Горькое лекарство | страница 26
У него был мягкий, слегка хрипловатый голос, с оттенком увещевания: мол, не бойтесь, братцы, отвечайте на мои бесхитростные вопросы, и все тут.
Лотти пожала его руку.
– Это – мисс Варшавски, она мой адвокат. Надеюсь, вы непротив, если она будет присутствовать.
Это звучало в ее устах скорее просьбой, чем требованием: ага, фанаберии поубавилось.
– Нисколько, нисколько. Говорите – Варшавски? – Он прищурился. – Это имя мне вроде бы знакомо....
– Вероятно, вы вспоминаете дело, связанное с продавцом автозапчастей, – резко проговорила я. Газеты тогда уделяли мне слишком много внимания. А поскольку полицейские недолюбливают, когда частные сыщики суют нос в их дела, мне не хотелось бы ссориться с Роулингсом. – Между нами нет ничего общего, кроме того, что наши фамилии кончаются на букву «и».
– Возможно. Но я подумал сейчас о другом.
Некоторое время он хмурил брови, затем покачал головой и ввел нас в комнатушку.
– Обстановка здесь, конечно, не самая лучшая, доктор, но у нас мало места. У меня, например, даже кабинета нет, и я пользуюсь каким придется.
Он задал Лотти множество вопросов о Треджьере – о его врагах, друзьях, любовницах, повседневной жизни, были ли у него ценности...
– У него нечего было красть, – сказала она. – Малькольм – выходец из бедной семьи, с трудом пробился в медицинский колледж. Бессребреник. Сейчас таких врачей не найдешь. Ну, разве кто и мог бы на что-то позариться, так это коллекционер, знающий толк в гаитянских и африканских масках, тотемах. Но, мне кажется, все они бессмысленно испорчены и разбиты.
– Некоторые – да. А вам известно, сколько всего их у него было? Тогда мы могли бы составить список и искать недостающие.
Лотти бросила на меня вопросительный взгляд. Я отрицательно помотала головой.
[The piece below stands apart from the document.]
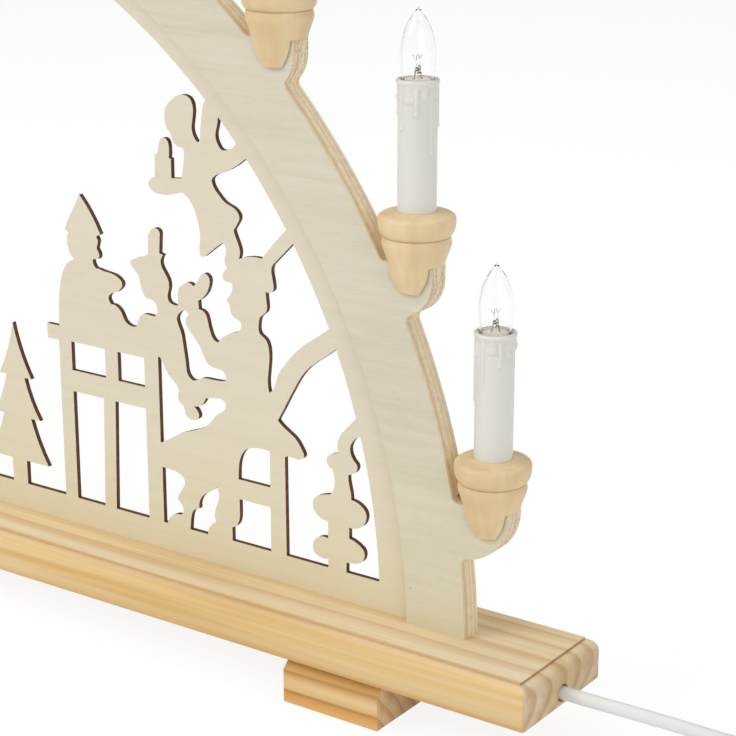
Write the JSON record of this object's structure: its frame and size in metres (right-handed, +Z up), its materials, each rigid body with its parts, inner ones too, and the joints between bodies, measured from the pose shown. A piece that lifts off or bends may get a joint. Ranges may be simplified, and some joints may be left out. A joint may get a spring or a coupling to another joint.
{
  "type": "candle arch",
  "caption": "Wooden candle arch with electric candles along its curved rim and a fretwork scene panel, on a footed board with a mains cord.",
  "frame": {"origin": "on the table, under the middle of the board", "axes": "+X along the board towards the end where the cord leaves, +Z up, the front faces -Y"},
  "size_m": [0.9922, 0.0765, 0.4122],
  "materials": {
    "pine": "waxed, straight grain",
    "plywood": "sanded, unfinished",
    "panel_plywood": "sanded, cut edges burnt brown",
    "turned_wood": "turned, smooth",
    "candle_plastic": "satin, off white",
    "bulb_glass": "clear",
    "bulb_cap_metal": "plain",
    "socket_plastic": "matt cream",
    "wire_insulation": "matt",
    "cord_pvc": "satin, pale grey",
    "tie_plastic": "matt",
    "pin_metal": "bright nickel",
    "zinc_steel": "zinc plated",
    "brown_plastic": "matt"
  },
  "bodies": {
    "arch": {"base_board": "pine", "foot_left": "pine", "foot_right": "pine", "pocket_cover": "brown_plastic", "front_arch": "plywood", "rear_arch": "plywood", "scene_panel": "panel_plywood", "cord_clamp": "brown_plastic", "foot_screws": "zinc_steel", "cover_screws": "zinc_steel", "clamp_screws": "zinc_steel", "lamp_sockets": "socket_plastic", "feed_wire": "wire_insulation", "lamp_wires": "wire_insulation", "mains_cable": "cord_pvc", "cable_coil": "cord_pvc", "plug_lead": "cord_pvc", "coil_tie": "tie_plastic", "plug_body": "cord_pvc", "plug_pins": "pin_metal", "candle_cup_1": "turned_wood", "candle_sleeve_1": "candle_plastic", "candle_cup_2": "turned_wood", "candle_sleeve_2": "candle_plastic", "candle_cup_3": "turned_wood", "candle_sleeve_3": "candle_plastic", "candle_cup_4": "turned_wood", "candle_sleeve_4": "candle_plastic", "candle_cup_5": "turned_wood", "candle_sleeve_5": "candle_plastic", "candle_cup_6": "turned_wood", "candle_sleeve_6": "candle_plastic", "candle_cup_7": "turned_wood", "candle_sleeve_7": "candle_plastic", "candle_cup_8": "turned_wood", "candle_sleeve_8": "candle_plastic", "candle_cup_9": "turned_wood", "candle_sleeve_9": "candle_plastic", "candle_cup_10": "turned_wood", "candle_sleeve_10": "candle_plastic"},
    "bulb_1": {"bulb_glass_1": "bulb_glass", "bulb_cap_1": "bulb_cap_metal"},
    "bulb_2": {"bulb_glass_2": "bulb_glass", "bulb_cap_2": "bulb_cap_metal"},
    "bulb_3": {"bulb_glass_3": "bulb_glass", "bulb_cap_3": "bulb_cap_metal"},
    "bulb_4": {"bulb_glass_4": "bulb_glass", "bulb_cap_4": "bulb_cap_metal"},
    "bulb_5": {"bulb_glass_5": "bulb_glass", "bulb_cap_5": "bulb_cap_metal"},
    "bulb_6": {"bulb_glass_6": "bulb_glass", "bulb_cap_6": "bulb_cap_metal"},
    "bulb_7": {"bulb_glass_7": "bulb_glass", "bulb_cap_7": "bulb_cap_metal"},
    "bulb_8": {"bulb_glass_8": "bulb_glass", "bulb_cap_8": "bulb_cap_metal"},
    "bulb_9": {"bulb_glass_9": "bulb_glass", "bulb_cap_9": "bulb_cap_metal"},
    "bulb_10": {"bulb_glass_10": "bulb_glass", "bulb_cap_10": "bulb_cap_metal"}
  },
  "joints": [
    {"name": "bulb_1_unscrew", "type": "hinge", "parent": "arch", "child": "bulb_1", "pos_m": [0.29986, 0, 0.14917], "axis": [0, 0, 1], "range_deg": [0, 1440]},
    {"name": "bulb_2_unscrew", "type": "hinge", "parent": "arch", "child": "bulb_2", "pos_m": [0.26709, 0, 0.23319], "axis": [0, 0, 1], "range_deg": [0, 1440]},
    {"name": "bulb_3_unscrew", "type": "hinge", "parent": "arch", "child": "bulb_3", "pos_m": [0.20841, 0, 0.30684], "axis": [0, 0, 1], "range_deg": [0, 1440]},
    {"name": "bulb_4_unscrew", "type": "hinge", "parent": "arch", "child": "bulb_4", "pos_m": [0.13291, 0, 0.358], "axis": [0, 0, 1], "range_deg": [0, 1440]},
    {"name": "bulb_5_unscrew", "type": "hinge", "parent": "arch", "child": "bulb_5", "pos_m": [0.04547, 0, 0.38482], "axis": [0, 0, 1], "range_deg": [0, 1440]},
    {"name": "bulb_6_unscrew", "type": "hinge", "parent": "arch", "child": "bulb_6", "pos_m": [-0.04547, 0, 0.38482], "axis": [0, 0, 1], "range_deg": [0, 1440]},
    {"name": "bulb_7_unscrew", "type": "hinge", "parent": "arch", "child": "bulb_7", "pos_m": [-0.13291, 0, 0.358], "axis": [0, 0, 1], "range_deg": [0, 1440]},
    {"name": "bulb_8_unscrew", "type": "hinge", "parent": "arch", "child": "bulb_8", "pos_m": [-0.20841, 0, 0.30684], "axis": [0, 0, 1], "range_deg": [0, 1440]},
    {"name": "bulb_9_unscrew", "type": "hinge", "parent": "arch", "child": "bulb_9", "pos_m": [-0.26709, 0, 0.23319], "axis": [0, 0, 1], "range_deg": [0, 1440]},
    {"name": "bulb_10_unscrew", "type": "hinge", "parent": "arch", "child": "bulb_10", "pos_m": [-0.29986, 0, 0.14917], "axis": [0, 0, 1], "range_deg": [0, 1440]}
  ]
}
– Нет, детектив, я не знаю. Несколько раз он приглашал меня к себе, и всегда присутствовали еще гости. У него, на мой взгляд, только в гостиной было около двадцати предметов искусства. Не знаю уж, сколько в спальне. Но в целом примерно тридцать – сорок.
Роулингс старательно все записывал.
– Уверены, что у него не было врагов? Ну а, допустим, обиженные пациенты?..
– Ни врагов, ни обиженных пациентов! Они могут быть у грубых и высокомерных врачей. А доктору Треджьеру не были свойственны эти качества. – Лотти произнесла это несколько напыщенно, даже надменно. – И у него были золотые руки. Лучший умелец из всех, кого я когда-либо знала. Даже среди опытных специалистов высокого класса.